The presentation framed the plan as a multi-year fiscal strategy. "We absolutely intend to do that this year," the superintendent said, describing the recommended draw from reserves and the district's intent to stay within the tax levy limit while maintaining services. The plan also detailed how payment-in-lieu-of-tax (PILOT) agreements and the tax-base growth factor affect the tax levy calculation, and noted that the tax base growth factor has been near zero in recent years.

Why it matters: The board must set next year's spending and levy under a tightly constrained tax levy cap. The administration said the recommended use of reserves reduces the near-term tax increase for residents while leaving options to address multi-year fiscal gaps.

Key elements and figures
- Maximum allowable levy (before recommended reserve use): roughly $209,900,000, a 3.33% increase over the prior year, the presentation said.
- Administration recommendation: use $3,300,000 from the debt service reserve fund to reduce the levy to $206,600,000, a 1.68% increase.
- The administration said there is no pension exclusion for 2025–26 in its model; the capital exclusion (net of building aid) is the primary exclusion used in the calculation.
- The presentation described prior one-time uses of reserves for capital and nonrecurring expenses: $3,300,000 over eight years and $24,200,000 for one-time capital-like expenses, per the superintendent's remarks.
- Capital borrowing: district staff said they plan to reduce a previously authorized bond ask from $60,000,000 to about $53,000,000 based on project savings.

State and external uncertainty
The superintendent warned that the governor's executive budget and subsequent legislative action will affect final state aid and the district's modeling. "We'll have to see what the runs look like following the governor's release of the executive proposal," the superintendent said.
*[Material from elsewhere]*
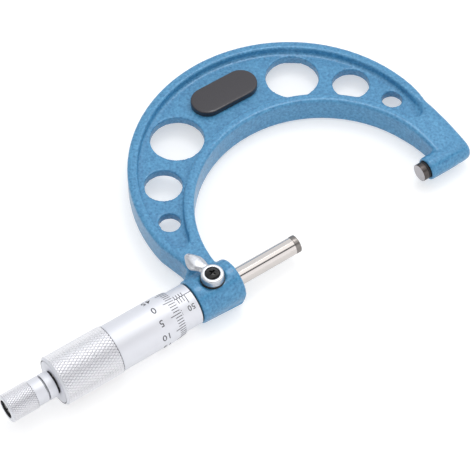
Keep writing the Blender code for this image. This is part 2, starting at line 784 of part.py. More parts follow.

The presentation noted the New York State School Boards Association and Board of Regents as organizations involved in policy guidance; officials said any state-level changes (for example, to cell-phone policy or foundation aid formulas) would be incorporated once details are released.
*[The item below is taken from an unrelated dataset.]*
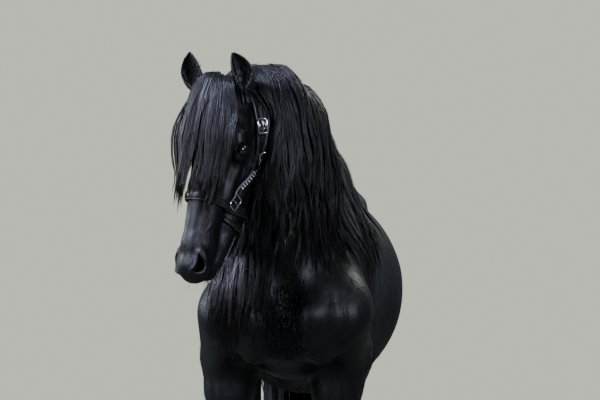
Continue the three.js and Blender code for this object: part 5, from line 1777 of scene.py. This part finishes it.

Operations and program notes
District staff described efforts to generate efficiencies and alternative revenue, including transportation-route consolidation, contract changes with a new transportation provider, and pursuing leasing and partnership opportunities. Officials said they expect to publish anticipated bus schedules earlier than usual for the 2025–26 year and continue work around staffing for before- and after-school programs in collaboration with the City and the youth bureau.

Enrollment and program priorities
Although the district had earlier demographic projections that showed decline, the superintendent reported the current demography indicates enrollment is trending up modestly rather than down. The long-range plan emphasizes preserving curricular and extracurricular programs while seeking operational efficiencies and voluntary reconfigurations through attrition rather than reductions in force.

Next steps
District staff said they will refine budget projections after the governor's executive budget and with further board committee review, and that the finance committee and board will continue the multi-step adoption process for 2025–26. The superintendent said the district will update the community and take questions as the budget season proceeds.

Ending
Board members thanked the administration and encouraged residents to review the materials posted on the district website and to submit budget questions to the finance team.